Like the 1930s, when Nock wrote his essay, these are bleak times. Rogge thought a lot about what to do in bleak times. Like Schumpeter, Rogge thought the ship of a free society was going to sink. But even so, he still thought we should run for the pumps. Rogge ran for the pumps and the ship did not sink on his watch.

For the first 20 years of my career, whenever I taught a semester course on principles of economics, I would talk for only 30 minutes about Rogge's ideas on how innovation and leapfrog competition provide the path to human flourishing. Although I never lost my enthusiasm for those ideas, my teaching and research was mainly on other topics. But finally, in the last 20 years or so, I resolved to do better at teaching and researching the ideas that first lodged in my mind as a student of Ben Rogge.

In the 40 years since he left us, I have found many others who knew Ben Rogge and who told me how much they admired and learned from him.
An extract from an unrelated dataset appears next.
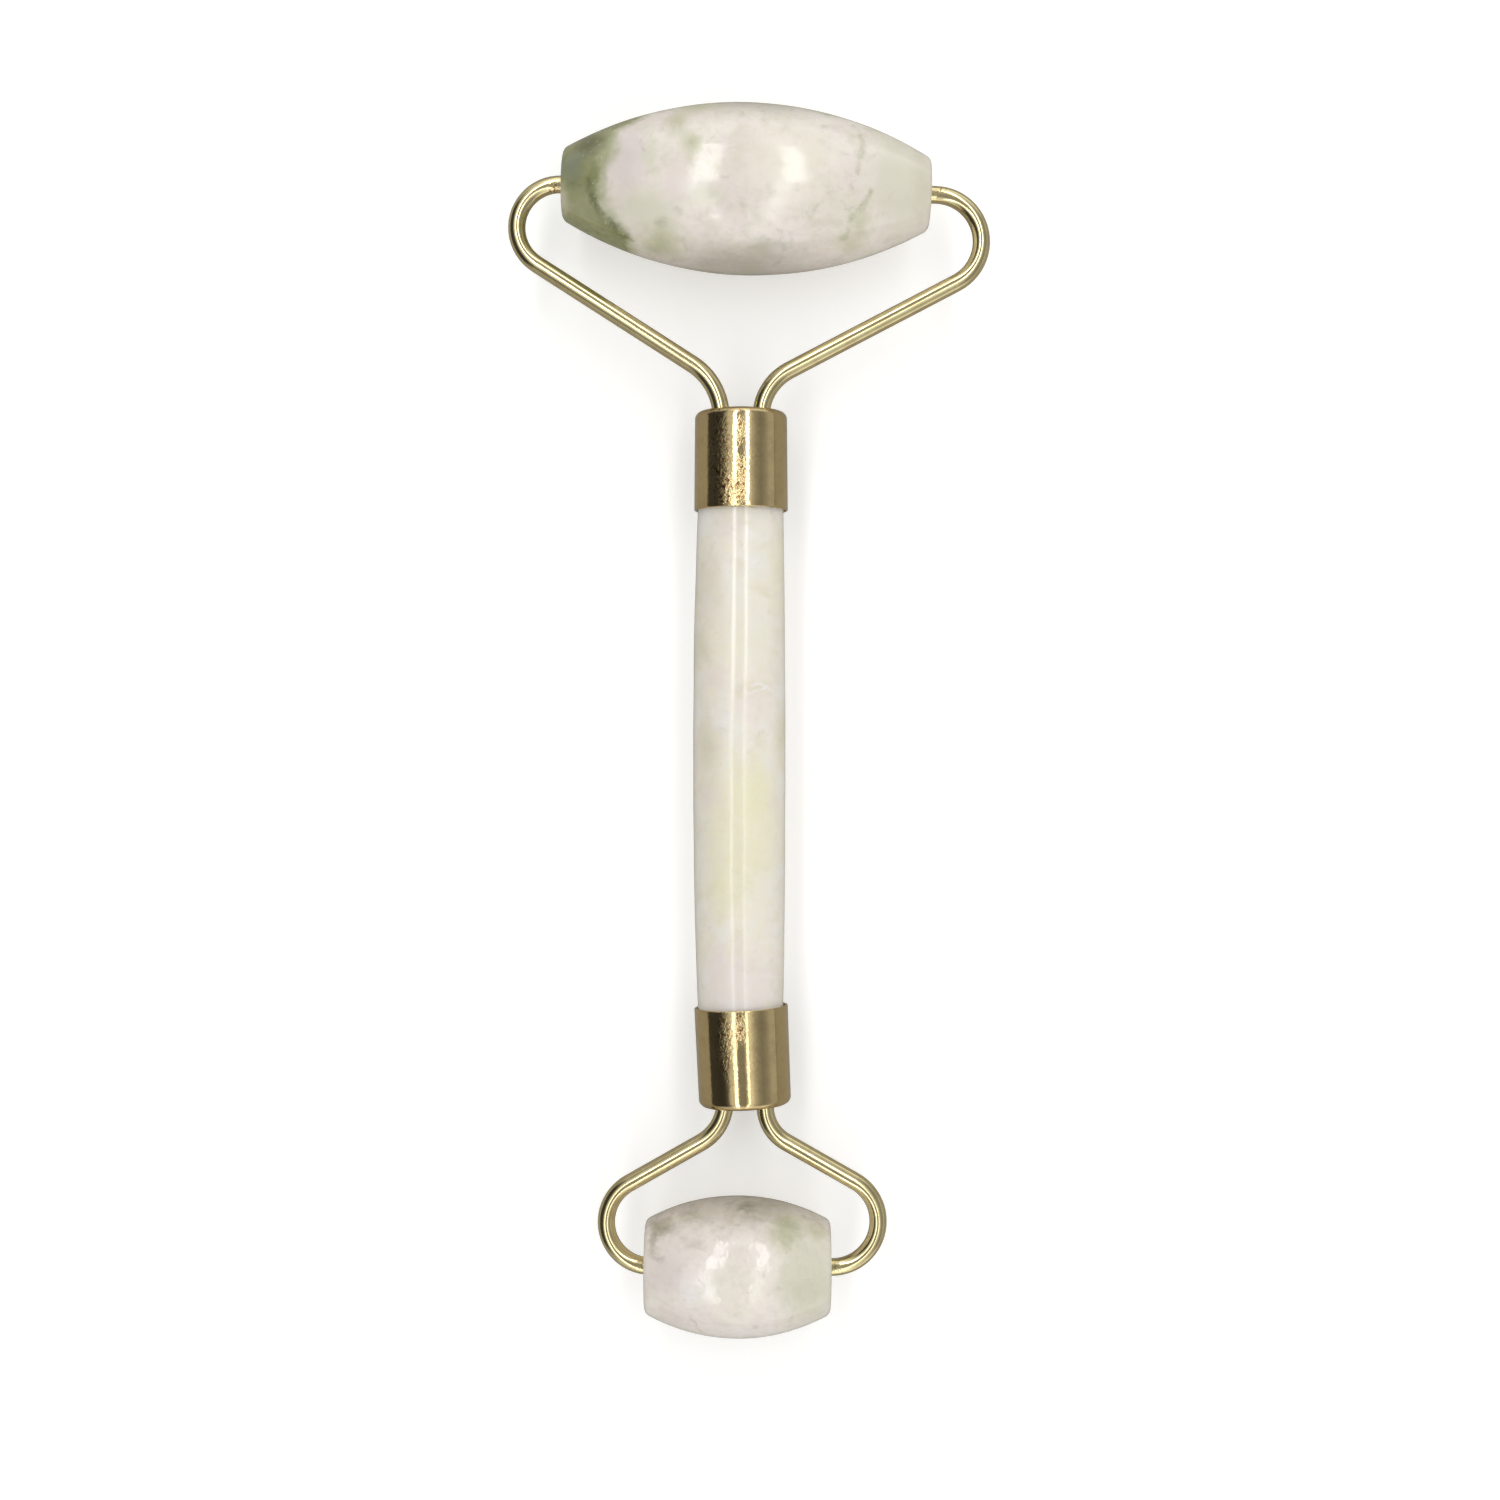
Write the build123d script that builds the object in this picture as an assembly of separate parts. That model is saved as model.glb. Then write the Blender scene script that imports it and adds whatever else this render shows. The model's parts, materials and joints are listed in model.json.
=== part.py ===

The measure of Ben Rogge is not in the number who attended his memorial service. The measure of Ben Rogge is in the ideas about the economics of innovation that he kept alive, extended, and passed on. And it is in the example he set of how a person’s deeds can align with his words in the defense of free thought and free enterprise.

Brief Reader’s Guide to Benjamin A. Rogge:

  • Rogge’s essay with Goodrich on education, can be found in the first chapter of:
    • Rogge, Benjamin A., and Pierre F. Goodrich. "Education in a Free Society." In Education in a Free Society, edited by Anne H. Burleigh. Indianapolis: Liberty Fund, Inc., 1973, pp. 29-55.
  • Rogge’s voice, and his take on what matters in Adam Smith, can be found in the movie he narrated:
    • Rogge, Benjamin A., narrator. "Adam Smith and the Wealth of Nations." 28 minutes. Indianapolis: Liberty Fund, Inc., 1975 (video tape); 2000 (dvd).
  • Rogge’s account of Schumpeter on innovation and competition, can be found in the first chapter of:
    • Rogge, Benjamin A. Can Capitalism Survive? Indianapolis: Liberty Fund, Inc., 1979.